Acacia tests the PICs directly on the wafer. This avoids having to dice the wafer and package each die before testing. "We also don't need thermal control [of the chip] or hermetic packaging," says Shanmugaraj. With indium phosphide, the modulators do require thermal cooling, adding to the design complexity and the power consumption. The PIC is 10mm long and consumes less than 5W.
The AC-100 CFP is expected to cost less than half the 5x7-inch 100 Gig coherent MSA which sells for $20,000. "One of the biggest pain points in metro is cost, if you ask most of the service providers," says Shanmugaraj. At below $10,000, the coherent CFP will be cost-competitive with the 100 Gig direct-detection CFP that uses 4x25 Gig wavelengths. However, the 100 Gig direct-detection CFP continues to come down in price as more products come to market.
Roadmap
Acacia will continue to address long-haul and metro, each requiring its own ASIC. "We don't believe that you can have one ASIC that serves both submarine and the metro," says Mikkelsen. In turn, silicon photonics will be used for pluggables while discrete optics will be used for the more demanding submarine.
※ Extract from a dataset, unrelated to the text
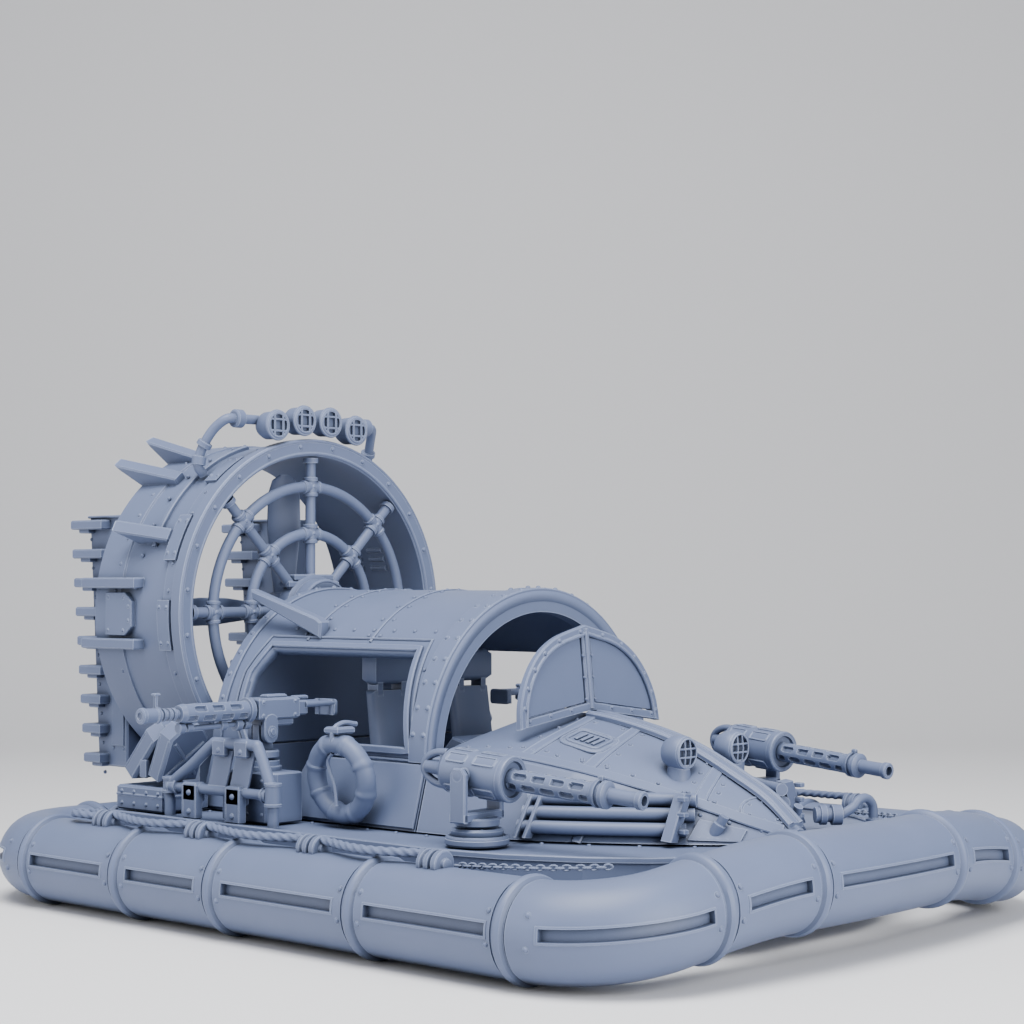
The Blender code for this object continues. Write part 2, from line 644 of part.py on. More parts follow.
def make_front_guns():
    x, y, z = FRONT_GUN_PIVOT
    foot = DECK_TOP + GAP
    base = [turned([(0, 4.6), (1.2, 4.6), (1.2, 3.8), (2.4, 3.8)], (x, -y, foot), (0, 0, 1), 16)]
    both_sides("front_gun_base", base)
    toe = dict(turn=FRONT_GUN_TOE, axis="Z", about=(x, -y, z))
    fork = [(-4.8, 17.6), (4.8, 17.6), (4.8, z + 1.2), (3.8, z + 1.2), (3.8, 19.2), (-3.8, 19.2),
            (-3.8, z + 1.2), (-4.8, z + 1.2)]
    yoke = [turned([(0, 3.2), (1.2, 3.2)], (x, -y, 17.0), (0, 0, 1), 16),
            prism([(a - y, b) for a, b in fork], (x - 1.4, x + 1.4), "x")]
    both_sides("front_gun_yoke", [moved(shape, **toe) for shape in yoke])
    gun = [turned([(-9.5, 0.9), (-6.0, 1.1), (-5.4, 2.4), (-4.6, 3.3), (5.7, 3.3), (5.7, 2.9), (6.5, 2.9)],
                  (x, -y, z), (1, 0, 0), 16),
           turned([(-3.5, 1.1), (3.5, 1.1)], (x, -y, z), (0, 1, 0), 12),
           turned([(6.0, 1.55), (20.4, 1.55), (20.6, 1.95), (22.4, 1.95), (22.6, 1.1), (28.1, 1.1)],
                  (x, -y, z), (1, 0, 0), 10)]
    loop = [(x - 6.0 - 3.5 * math.sin(a), -y, z + 2.3 * math.cos(a)) for a in np.linspace(0, math.pi, 7)]
    gun.append(tube(loop, 0.6, 6))
    gun.append(box((x - 6.6, x - 5.4), (-y - 0.5, -y + 0.5), (z - 2.6, z + 2.6)))
    dip = dict(turn=FRONT_GUN_DIP, axis="Y", about=(x, -y, z))
    both_sides("front_gun", [moved(moved(shape, **dip), **toe) for shape in gun])


# Cans leaning on the deck box: x and z of the foot, height and lean in degrees
CANS = ((-51.0, 20.2, 10.5, 42.0), (-44.5, 19.7, 9.6, 24.0))


def make_stowage():
    """The low deck boxes and the two cans that lean on each."""
    both_sides("deck_box", [box((-53.0, -41.0), (-38.8, -29.2), (DECK_TOP + GAP, 18.4))])
    cans = []
    for x, z, height, lean in CANS:
        can = box((x - 1.8, x + 1.8), (-38.0, -30.0), (z, z + height))
        cans.append(moved(can, turn=math.radians(lean), axis="Y", about=(x, -34.0, z)))
    both_sides("fuel_cans", cans)


# Reels on the skirt's sides, from the stern: x of each middle
REEL_X = (-39.5, -16.8, 8.1, 32.0)
REEL_Z = 14.1
ROPE_Z = STRAP_R + TUBE_Z + GAP + 0.65
# Moulded hose on the port bow deck, from its collar to its free end
BOW_HOSE = ((49.6, 19.4, 16.2), (50.6, 20.9, 17.2), (51.0, 22.0, 18.4), (51.3, 23.6, 18.6), (51.5, 25.0, 17.4),
            (51.5, 25.3, 14.9))


def make_rigging():
    """Reels sunk in the skirt with a moulded rope between them, and the hose on the bow deck."""
    y = -SKIRT_HALF_WIDTH
    add = []
    for x in REEL_X:
        profile = [(-1.9, 1.9), (-1.1, 1.9), (-1.1, 1.3), (1.1, 1.3), (1.1, 1.9), (1.9, 1.9)]
        add.append(turned(profile, (x, y, REEL_Z), (1, 0, 0), 12))
        add.append(turned([(-3.0, 1.2), (3.0, 1.2)], (x, y, ROPE_Z - 0.2), (1, 0, 0), 8))
    for a, b in zip(REEL_X, REEL_X[1:]):
        path = [(a + 2.4 + (b - a - 4.8) * t, y - 0.7 * math.sin(math.pi * t), ROPE_Z) for t in np.linspace(0, 1, 6)]
        add.append(tube(path, 0.6, 6))
    loop = [(REEL_X[0] - 2.4, y + 0.4), (-44.4, y + 1.6), (-46.8, y + 1.0), (-47.4, y - 0.4), (-46.2, y - 1.8),
            (-43.6, y - 1.5), (REEL_X[0] - 2.4, y - 0.4)]
    add.append(tube([(a, b, ROPE_Z) for a, b in loop], 0.6, 6))
    clear = (TUBE_R + GAP) / math.cos(math.pi / TUBE_SIDES)
    bed = turned([(-60.0, clear), (45.0, clear)], (0, y, TUBE_Z), (1, 0, 0), TUBE_SIDES)
    both_sides("rope_reels", add, [bed])

    collar = [(0, 1.1), (0.8, 1.1), (0.8, 1.6), (1.6, 1.6), (1.6, 1.1), (2.6, 1.1), (2.6, 1.6), (4.2, 1.6), (4.2, 1.0)]
    make_object("bow_hose", [turned(collar, (46.9, 16.2, 16.2), (2.7, 3.2, 0), 12), tube(BOW_HOSE, 0.7, 8)])


def main():
    for item in list(bpy.data.objects):
        bpy.data.objects.remove(item)
    make_skirt()
    make_deck()
    make_hull()
    make_canopy()
    make_windscreen()
    make_cab_fittings()
    make_bonnet_fittings()
    make_duct()
    make_guard()
    make_propeller()
    make_rudders()
    make_lamp_bar()
    make_life_rings()
    make_gun_frames()
    make_side_guns()
    make_front_guns()
    make_stowage()
    make_rigging()


main()
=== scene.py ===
"""Looks of the tabletop hovercraft: every piece in cast resin, worked out with numpy.

Laid out as an add-on, run as a script. Lengths are millimetres in the drawing frame: x = 0 is the
middle of the air skirt, +X the bow, +Y port, +Z up. piece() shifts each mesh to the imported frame
and turns it into metres.
"""
import math

import bmesh
import bpy
import numpy as np
from mathutils import Matrix, Vector


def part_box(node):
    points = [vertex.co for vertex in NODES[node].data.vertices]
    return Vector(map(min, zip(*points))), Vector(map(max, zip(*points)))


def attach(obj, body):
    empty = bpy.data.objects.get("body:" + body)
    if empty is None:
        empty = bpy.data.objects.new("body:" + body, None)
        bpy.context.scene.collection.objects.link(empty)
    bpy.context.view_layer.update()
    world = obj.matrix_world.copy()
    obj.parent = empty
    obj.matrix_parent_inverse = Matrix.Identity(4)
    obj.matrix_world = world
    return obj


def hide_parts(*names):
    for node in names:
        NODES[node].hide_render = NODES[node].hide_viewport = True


bl_info = {
    "name": "Hovercraft miniature",
    "version": (1, 0, 0),
    "blender": (4, 5, 0),
    "location": "3D View > Sidebar > Hovercraft",
    "description": "Detailed surfaces and finishes for a tabletop hovercraft miniature",
    "category": "Object",
}

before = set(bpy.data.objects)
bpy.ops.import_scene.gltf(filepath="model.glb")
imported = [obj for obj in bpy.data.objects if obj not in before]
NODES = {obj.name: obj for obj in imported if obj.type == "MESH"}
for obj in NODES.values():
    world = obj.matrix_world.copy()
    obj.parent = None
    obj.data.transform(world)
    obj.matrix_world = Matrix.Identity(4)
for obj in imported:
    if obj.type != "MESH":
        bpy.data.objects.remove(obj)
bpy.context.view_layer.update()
MM = 0.001
TAU = 2 * math.pi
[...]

The company says it is developing a multi-core ASIC to support super-channels and 16-QAM modulation for 200 Gig and 400 Gig transmission. The company says it will provide more details of its flexible, adaptive-rate ASIC at ECOC, to be held in September this year.
The company's product roadmap also features a co-packaged DSP-ASIC and PIC that will fit within a CFP2. Achieving such a pluggable, dubbed a digital CFP2, require a further halving of the DSP-ASIC's power consumption. This, says Acacia, is achievable using the next CMOS process node after 28nm.
The advantages of a digital CFP2 compared to a CFP2 with optics only, with the DSP-ASIC on the line card, include using the DSP-ASIC only when it is needed. When a fault occurs, the relevant pluggable can be replaced rather than having to remove the complete line card. Lastly, new functionality in the DSP-ASIC can be introduced by plugging in the new CFP2 pluggable compared with having to redesign the line card.